Scheduling in August or September means shorter lead times, better contractor availability, and a system that's fully operational and tested before heating season puts real demand on it. There's also a practical benefit to running a heat pump for the first few weeks in mild weather. You learn how the system operates, identify any adjustments needed, and confirm everything works before you're depending on it at two in the morning when it's twelve degrees outside.
Quick win: If you're reading this in summer or early fall, call now. Not to commit to anything, but to get a consultation on the calendar before the schedule fills up. A conversation costs nothing. Going into another Maine winter with an inefficient heating system costs a lot.
You can schedule a free consultation here or reach us directly at (207) 305-8939.
How Does the Rebate Paperwork Process Work?
The Efficiency Maine rebate process involves specific documentation that must be submitted correctly and on time. Income tier rebates require proof of income eligibility or program enrollment. All rebates require equipment specifications confirming the system installed is on the approved list. Installation records from a registered vendor are required to verify the work was done properly.
Miss a document, submit the wrong form, or use outdated equipment spec sheets, and the application gets delayed or denied. It's not designed to be a trap, but it is specific enough that errors are common when homeowners try to navigate it without help.
True North Home Comfort manages the rebate paperwork on behalf of our customers. Here's what that process looks like:
- Pre-installation eligibility check: Before any work begins, we confirm which rebate tiers apply to your household and what documentation you'll need to gather.
- Equipment selection: We spec the job using Efficiency Maine-approved equipment that meets both your home's heating needs and the program's performance requirements.
- Installation documentation: We generate the installation records, equipment specs, and vendor credentials required for submission.
- Application submission: We submit the rebate application on your behalf with all required documentation, reducing the risk of errors that delay processing.
- Follow-up: If Efficiency Maine requests additional information, we handle that communication directly rather than putting it back on you to figure out.
The rebate paperwork process doesn't have to be your problem. When you work with a registered vendor who handles applications regularly, you get the rebate you're entitled to without spending hours on the phone with a state program office trying to figure out why your form was rejected.
Why Choose True North Home Comfort?
True North Home Comfort is a registered Efficiency Maine vendor serving Maine homeowners with licensed, insured HVAC technicians who specialize in cold-climate systems. We've handled enough rebate applications to know exactly what Efficiency Maine needs and how to submit it correctly the first time.
We also know Maine winters.

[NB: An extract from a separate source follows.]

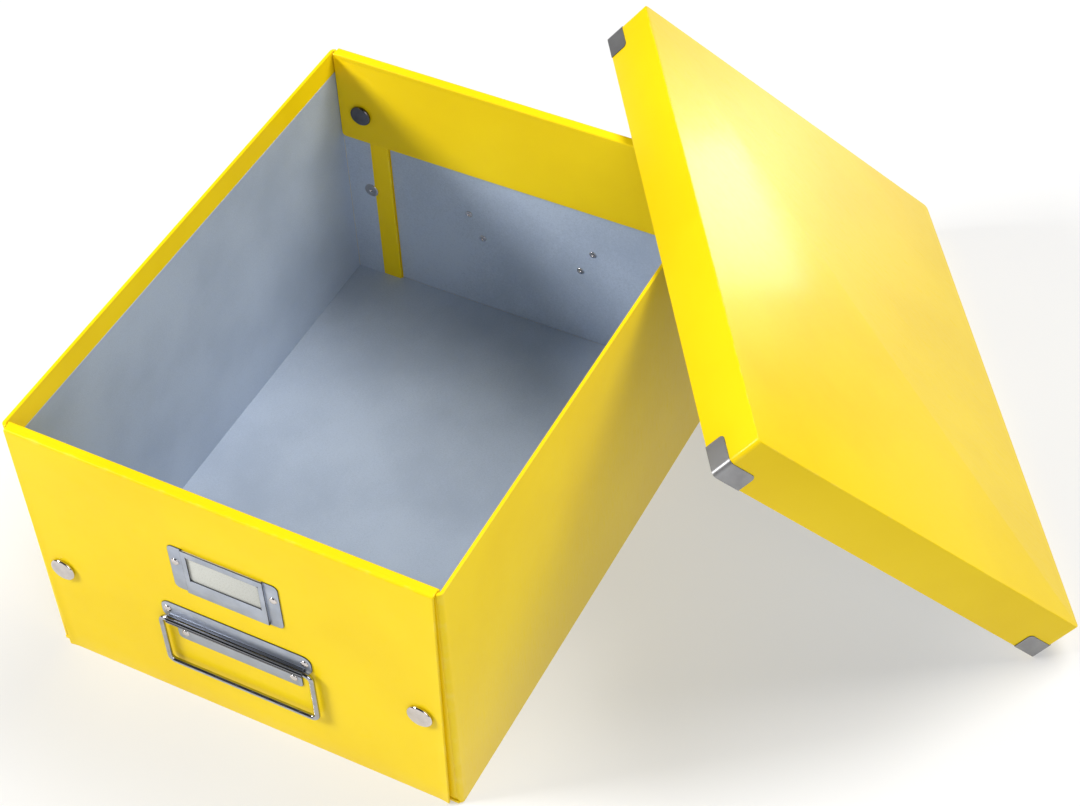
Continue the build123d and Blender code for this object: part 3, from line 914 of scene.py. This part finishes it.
topLow, topHigh = lidBox("lid_top")
rimHeight = lidBox("lid_lower_skirt")[0].z
bm = tray(Vector((topLow.x, topLow.y, rimHeight)), topHigh, board, lidLook["corner"],
          lidLook["topRound"], lidLook["rimRound"])
finishPiece(bm, "lid_cover", ["lid_top", "lid_upper_skirt", "lid_lower_skirt", "lid_front_skirt",
                              "lid_back_skirt"], lidTurn, folds=boardFold)
liningLow, liningHigh = lidBox("lid_lining")
bm = tray(liningLow, liningHigh, paperLook["thick"], lidLook["liningCorner"], 0, 0)
finishPiece(bm, "lid_lining_paper", ["lid_lining"], lidTurn)


def lidIronsPiece():
    look = lidLook
    low, high = lidBox("lid_corner_irons")
    middle = (topLow + topHigh) / 2
    thick = look["ironThick"]
    skin = look["ironSkin"]
    leg = look["ironLeg"]
    tall = high.z - low.z
    x, y = topHigh.x - middle.x, topHigh.y - middle.y
    outline = [(x - leg, y + thick), (x + thick, y + thick), (x + thick, y - leg),
               (x + skin, y - leg), (x + skin, y + skin), (x - leg, y + skin)]
    bm = bmesh.new()
    for handX in (-1, 1):
        for handY in (-1, 1):
            one = bmesh.new()
            prism(one, outline, tall, [(1, look["corner"] + thick), (4, look["corner"] + skin)], 8)
            tips = [e for e in sharpEdges(one) if all(v.co.z > tall - 0.01 * mm for v in e.verts)
                    and e.calc_length() < 1.2 * thick]
            roundEdges(one, tips, look["ironCorner"], 6)
            roundEdges(one, sharpEdges(one), look["ironEdge"], 1)
            bmesh.ops.scale(one, vec=(handX, handY, 1), verts=one.verts)
            bmesh.ops.translate(one, vec=(middle.x, middle.y, low.z), verts=one.verts)
            bmesh.ops.recalc_face_normals(one, faces=one.faces)
            join(bm, one)
    finishPiece(bm, "lid_irons", ["lid_corner_irons"], lidTurn, folds=plateFold, look=dullIron)


lidIronsPiece()
print("lid made")

# ---- CAD nodes that keep their own shape

for node in ("base_panel", "inner_snap_studs"):
    for materialSlot in frame["nodes"][node].material_slots:
        materialSlot.material = looks[slotOf[node]]

# ---- Camera, light and floor

cameraLook = {"place": (0.5426, -0.7894, 1.127), "target": (0.0789, 0.0392, 0.095),
              "roll": -2.87, "lens": 77.82, "sensor": 36}
camera = bpy.data.objects.new("camera", bpy.data.cameras.new("camera"))
scene.collection.objects.link(camera)
camera.location = cameraLook["place"]
aim = (Vector(cameraLook["target"]) - camera.location).to_track_quat("-Z", "Y")
camera.rotation_euler = (aim @ Quaternion((0, 0, 1), radians(cameraLook["roll"]))).to_euler()
camera.data.lens = cameraLook["lens"]
camera.data.sensor_width = cameraLook["sensor"]
scene.camera = camera

# Each softbox: the way it lies from the box, its distance, its sides and its power in watts
softboxes = {
    "key": {"from": (-1, -0.66, 0.8), "distance": 2.6, "sides": (0.7, 0.7), "power": 60},
    "overhead": {"from": (0.3, 0.5, 1.0), "distance": 2.4, "sides": (1.6, 1.2), "power": 55},
    "fill": {"from": (0.9, -1.0, 0.7), "distance": 2.6, "sides": (1.5, 1.5), "power": 21},
}
lampCentre = Vector((0.08, 0, 0.1))
worldLook = {"colour": (0.95, 0.97, 1, 1), "strength": 0.05}
gleamLook = {"place": (0.24, 0.9, 0.13), "sides": (0.2, 0.3), "power": 1.7}


def addSoftbox(name, place, away, sides, power):
    light = bpy.data.lights.new(name, "AREA")
    light.shape = "RECTANGLE"
    light.size, light.size_y = sides
    light.energy = power
    lamp = bpy.data.objects.new(name, light)
    scene.collection.objects.link(lamp)
    lamp.location = place
    lamp.rotation_euler = away.to_track_quat("Z", "Y").to_euler()
    lamp.visible_camera = False
    return lamp


for name, look in softboxes.items():
    away = Vector(look["from"]).normalized()
    addSoftbox(name, away * look["distance"] + lampCentre, away, look["sides"],
               look["power"])
# A small standing softbox that only gleams on the lid's film
gleam = addSoftbox("gleam", gleamLook["place"], Vector((0, 1, 0)), gleamLook["sides"],
                   gleamLook["power"])
gleam.visible_diffuse = False

world = bpy.data.worlds.new("studio")
world.use_nodes = True
background = world.node_tree.nodes["Background"]
background.inputs["Color"].default_value = worldLook["colour"]
background.inputs["Strength"].default_value = worldLook["strength"]
scene.world = world

floorMesh = bpy.data.meshes.new("floor")
bm = bmesh.new()
bmesh.ops.create_grid(bm, x_segments=1, y_segments=1, size=floorLook["half"])
bmesh.ops.translate(bm, vec=(0, 0, -floorLook["below"]), verts=bm.verts)
bm.to_mesh(floorMesh)
bm.free()
floorMesh.materials.append(studioFloor())
floor = bpy.data.objects.new("floor", floorMesh)
scene.collection.objects.link(floor)
print("camera, light and floor placed")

We're not a national franchise applying generic recommendations to a Maine address. Every system we install is chosen and sized for the conditions Maine homeowners actually face, not the conditions that work fine in states where winter means forty degrees and rain.
Our maintenance plans keep your system running efficiently after installation, and our 24/7 emergency service means you have backup when something goes wrong in January at midnight. We also cover rebate paperwork from start to finish, which means you get the money you're entitled to without it becoming a part-time job.
If you want to know which rebates apply to your household and what a heat pump installation would actually cost after incentives, a free consultation is the right first step. No pressure, no commitment. Just honest numbers.
The Bottom Line
Here's what matters: Efficiency Maine heat pump rebates range from $3,000 to $9,000 depending on household income, and that money is only available when installation is performed by a registered vendor using approved equipment. Stacking heat pump rebates with weatherization incentives is possible and significantly increases total savings. Waiting until fall to schedule installation means competing with every other Maine homeowner who had the same idea at the same time.
Next step: Schedule a free consultation or call (207) 305-8939. True North Home Comfort serves Maine homeowners with heat pumps, HVAC, plumbing, and emergency service.
Frequently Asked Questions
How do I know which Efficiency Maine rebate tier I qualify for?
Your tier is determined by household income or enrollment in qualifying assistance programs. If your household participates in HEAP, SNAP, TANF, or MaineCare, you likely qualify for the low-income tier, which carries the highest rebate amount. Moderate-income eligibility is based on adjusted gross income thresholds set by Efficiency Maine. If you're unsure which tier applies to you, True North Home Comfort can walk through eligibility with you during a free consultation before any work is scheduled.
Can I use any heat pump contractor and still get the rebate?
No. Rebates are only valid when the installation is completed by an Efficiency Maine registered vendor using approved equipment. Using a non-registered contractor, even a qualified and reputable one, disqualifies your application regardless of the quality of the work or the equipment installed. Always confirm a contractor's registration status before signing any agreement.
How long does it take to receive a rebate after installation?
Processing times vary depending on application volume and whether all documentation is submitted correctly on the first attempt. Applications with complete documentation typically process faster than those requiring follow-up. Working with a contractor who manages the paperwork for you reduces delays caused by missing or incorrect submissions.
Can I combine heat pump rebates with other Efficiency Maine incentives?
Yes. Efficiency Maine offers separate incentives for weatherization improvements like insulation and air sealing. Homeowners who plan a heat pump installation alongside weatherization upgrades in the same project cycle can claim rebates from both programs. This is one of the most effective ways to reduce total out-of-pocket costs on a whole-home energy efficiency project.
Do cold-climate heat pumps actually perform well when it's below zero in Maine?
Cold-climate rated heat pumps are designed and tested to maintain usable heat output in sub-zero temperatures. Efficiency Maine's approved equipment list specifically includes systems that meet cold-climate performance standards, which is why it's important to use equipment from that list rather than a system not rated for Maine's conditions. Standard heat pumps that aren't cold-climate rated lose significant efficiency once temperatures drop below freezing, which is a real problem in Maine and not an acceptable trade-off for a lower upfront equipment cost.